All else is just vomit to demonstrate the desired point.

And in any case, premature optimization sucks, and 26 statements all UNIONed together also sucks, so I stand by what I wrote.

The hard work is done overnight. The code that populates the Excel is slower than the query.

blakeyrat

@karla said in SQL - Getting counts of for each value of a lookup table:

It is a reporting database, gets populated overnight, and I do a bunch of pre-processing to flatten the data to make reporting faster.

Please don't flatten relational data. Use OLAP instead. But third normal form ought to be considered the bare minimum. #opinions.

Karla

@blakeyrat said in SQL - Getting counts of for each value of a lookup table:

@karla said in SQL - Getting counts of for each value of a lookup table:

It is a reporting database, gets populated overnight, and I do a bunch of pre-processing to flatten the data to make reporting faster.

Please don't flatten relational data. Use OLAP instead. But third normal form ought to be considered the bare minimum. #opinions.

Yeah probably.

I don't know OLAP.

They have discussed moving into data analytics going forward.

izzion

@karla
Hm, then I would be tempted to turn this table into a Key:Value store and adjust the data load accordingly.

CREATE TABLE bigtable (
    CustomerID INT
    ,AttributeName VARCHAR(100) NOT NULL
    ,AttributeValue INT NOT NULL
)

At which point if you need to track another attribute, you just slap it into the data load process and your report automatically picks it up, since your reporting query is now:

SELECT
    AttributeName
    ,AttributeValue
    ,COUNT(*)
FROM bigtable
GROUP BY AttributeName, AttributeValue

Karla

@izzion said in SQL - Getting counts of for each value of a lookup table:

@karla
Hm, then I would be tempted to turn this table into a Key:Value store and adjust the data load accordingly.
CREATE TABLE bigtable (
    CustomerID INT
    ,AttributeName VARCHAR(100) NOT NULL
    ,AttributeValue INT NOT NULL
)
At which point if you need to track another attribute, you just slap it into the data load process and your report automatically picks it up, since your reporting query is now:
SELECT
    AttributeName
    ,AttributeValue
    ,COUNT(*)
FROM bigtable
GROUP BY AttributeName, AttributeValue

That I like and can wrap my head around.

I'll update tomorrow. It's late here.

Tsaukpaetra

This almost looks like a job for PIVOT.

An adapted example from

VanMSFT

Using PIVOT and UNPIVOT - SQL Server

Transact-SQL reference for PIVOT and UNPIVOT relational operators. Use these operators on SELECT statements to change a table-valued expression into another table.

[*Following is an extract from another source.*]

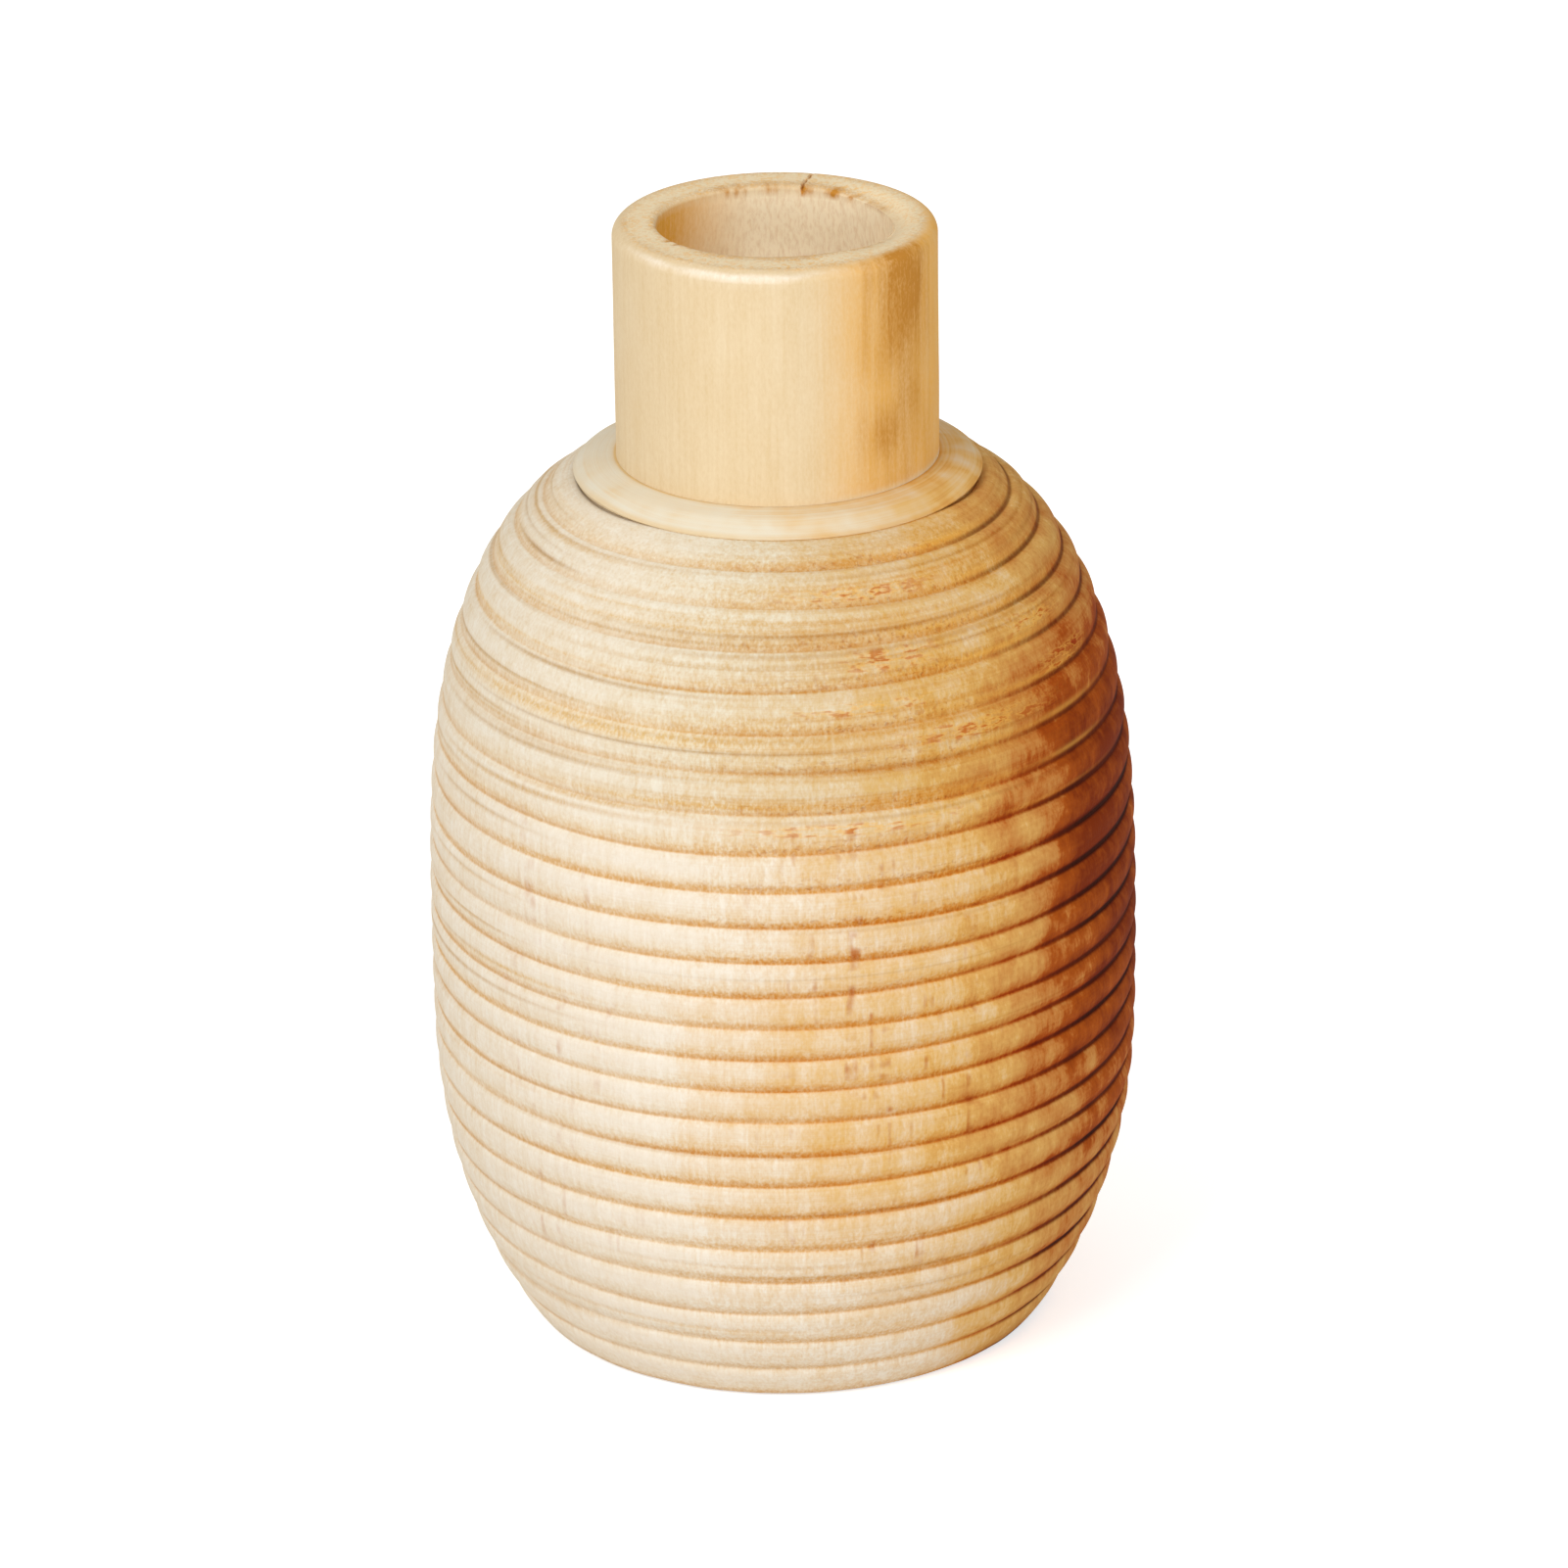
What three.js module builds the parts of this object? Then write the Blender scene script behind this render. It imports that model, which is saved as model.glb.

-- Pivot table with one row and five columns  
SELECT    
[Type1], [Type2], [Type3], [Type4]
FROM  
(SELECT id, Attr1 
    FROM bigtable) AS SourceTable  
PIVOT  
(  
Count(id)  
FOR Attr1 IN ([Type1], [Type2], [Type3], [Type4])  
) AS PivotTable;

Not tested, insert standard compliance-friendly disclosure here.

Not sure about that Attr1 vs Attr2 , you might end up needing a UNION ALL anyways if that's the case?

Pretty much, if you can make a Pivot Table in Excel from the data, you should be able to do it here in the query directly.

boomzilla

@tsaukpaetra said in SQL - Getting counts of for each value of a lookup table:

Pretty much, if you can make a Pivot Table in Excel from the data, you should be able to do it here in the query directly.

Here's how I do pivot type queries (though I'd usually use DECODE because that's less verbose for simple stuff in Oracle):

select
  sum( case when attr1 = type1 then 1 else 0 ) attr1_type1,
  sum( case when attr1 = type2 then 1 else 0 ) attr1_type2,
  sum( case when attr2 = type3 then 1 else 0 ) attr2_type3,
...etc

TheCPUWizard

@karla said in SQL - Getting counts of for each value of a lookup table:

I don't know OLAP.

This is OLAF, he can help with your data

[Oh Wait...]

Apologies in advance, but I have recently been accused of being "too helpful/serious"....so.....

boomzilla

@thecpuwizard Just let it go, dude.

TheCPUWizard

@boomzilla said in SQL - Getting counts of for each value of a lookup table:

@thecpuwizard Just let it go, dude.

Let it go, let it go
Can’t hold it back anymore
Let it go, let it go
Turn my back and slam the door

blakeyrat

@boomzilla I think I might have liked him better when he was an incredible braggart.